## Do this
Begin with the line that contains "obj.matrix_world = world" and continue down through the line that contains "in imported if"; reproduce those lines exactly and only those.

## Data shown
==============================
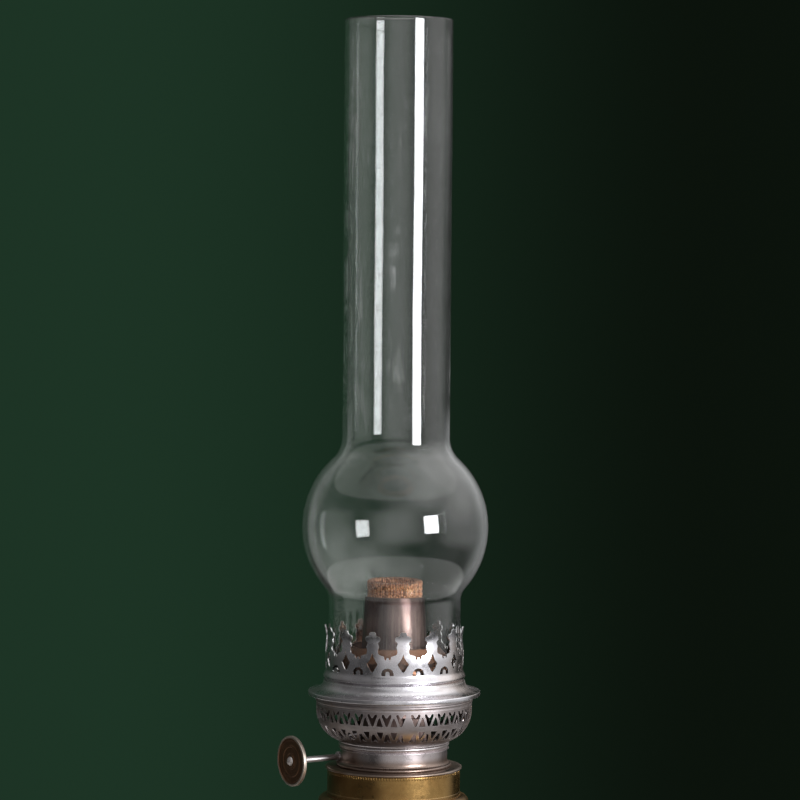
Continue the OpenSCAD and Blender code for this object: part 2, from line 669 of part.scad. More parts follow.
foot_shell();
foot_ballast();
foot_washer();
foot_nut();
tie_rod();
stem_base();
stem_knop();
stem_top();
font_cup();
font_bowl();
font_boss();
font_dome();
font_seam_band();
font_collar();
thread_ring();
base_plate();
winder_drum();
drum_deck();
outer_wick_tube();
inner_wick_tube();
draught_duct();
shaft_gland();
tail_bearing();
winder_shaft();
spur_wheels();
winder_knob();
knob_rivet();
wick();
pierced_basket();
gallery_flange();
chimney_seat();
air_cone();
chimney_crown();
chimney();
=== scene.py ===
import math
import random

import bmesh
import bpy
from mathutils import Matrix, Vector
from mathutils.geometry import delaunay_2d_cdt


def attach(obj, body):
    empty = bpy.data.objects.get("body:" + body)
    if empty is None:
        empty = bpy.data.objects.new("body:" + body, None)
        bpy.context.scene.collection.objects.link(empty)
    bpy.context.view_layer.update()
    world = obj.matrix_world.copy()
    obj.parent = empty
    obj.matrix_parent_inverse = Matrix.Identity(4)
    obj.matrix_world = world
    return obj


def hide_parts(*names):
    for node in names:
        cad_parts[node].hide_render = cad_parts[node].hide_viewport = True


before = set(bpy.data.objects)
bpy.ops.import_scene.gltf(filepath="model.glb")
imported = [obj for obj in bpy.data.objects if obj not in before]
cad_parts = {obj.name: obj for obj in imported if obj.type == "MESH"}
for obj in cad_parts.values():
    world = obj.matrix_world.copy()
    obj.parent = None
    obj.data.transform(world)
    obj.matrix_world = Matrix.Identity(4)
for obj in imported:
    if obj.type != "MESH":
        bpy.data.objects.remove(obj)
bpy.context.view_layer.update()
MM = 0.001

# Sizes shared with the solids, in millimetres; the winder angle is in radians
DRUM_TOP = 218.6
FLANGE_Z = 241.3
SEAT_Z = 245.6
GLASS_Z = 246.2
WINDER_A = math.radians(214.2)
SHAFT_OFF = 14.9
AXLE_Z = 213.8
KNOB_OUT = 39.4
GLASS_FOOT_R = 26.45
GLASS_TUBE_R = 21.6
GLASS_BULGE_R = 37.3
BULGE_UP = 61
LOW_CURVE = 8
TOP_CURVE = 12
GLASS_THICK = 1.8
GLASS_RIM_Z = 509.3

# Floor radius in metres, and the camera in pixels and sensor millimetres
FLOOR_R = 0.5
FOCAL_PIXELS = 3357
PICTURE_PIXELS = 800
SENSOR = 36.0


# Profiles
def arc(cx, cz, r, a0, a1, n):
    return [(cx + r * math.cos(math.radians(a0 + (a1 - a0) * i / n)),
             cz + r * math.sin(math.radians(a0 + (a1 - a0) * i / n))) for i in range(n + 1)]


def curve(p, n):
    out = []
    for i in range(n + 1):
        t = i / n
        s = 1 - t
        out.append(tuple(s**3 * p[0][k] + 3 * s * s * t * p[1][k] + 3 * s * t * t * p[2][k] + t**3 * p[3][k]
                         for k in (0, 1)))
    return out


def smooth(points, steps=6):
    """A Catmull-Rom curve through the points."""
    out = []
    n = len(points)
    for i in range(n - 1):
        p0, p1 = points[max(i - 1, 0)], points[i]
        p2, p3 = points[i + 1], points[min(i + 2, n - 1)]
        for k in range(steps):
            t = k / steps
            out.append(tuple(0.5 * (2 * p1[j] + (p2[j] - p0[j]) * t
                                    + (2 * p0[j] - 5 * p1[j] + 4 * p2[j] - p3[j]) * t * t
                                    + (3 * p1[j] - p0[j] - 3 * p2[j] + p3[j]) * t**3) for j in (0, 1)))
    out.append(points[-1])
    return out


def sheet(path, t):
    """Closed outline of a sheet whose outer face follows the path."""
    n = len(path)
    back = []
    for i in range(n):
        a, b = path[max(i - 1, 0)], path[min(i + 1, n - 1)]
        dx, dz = b[0] - a[0], b[1] - a[1]
        d = math.hypot(dx, dz) or 1
        back.append((path[i][0] - t * dz / d, path[i][1] + t * dx / d))
    return list(path) + back[::-1]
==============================
## Answer to the problem
    obj.matrix_world = world
    return obj


def hide_parts(*names):
    for node in names:
        cad_parts[node].hide_render = cad_parts[node].hide_viewport = True


before = set(bpy.data.objects)
bpy.ops.import_scene.gltf(filepath="model.glb")
imported = [obj for obj in bpy.data.objects if obj not in before]
cad_parts = {obj.name: obj for obj in imported if obj.type == "MESH"}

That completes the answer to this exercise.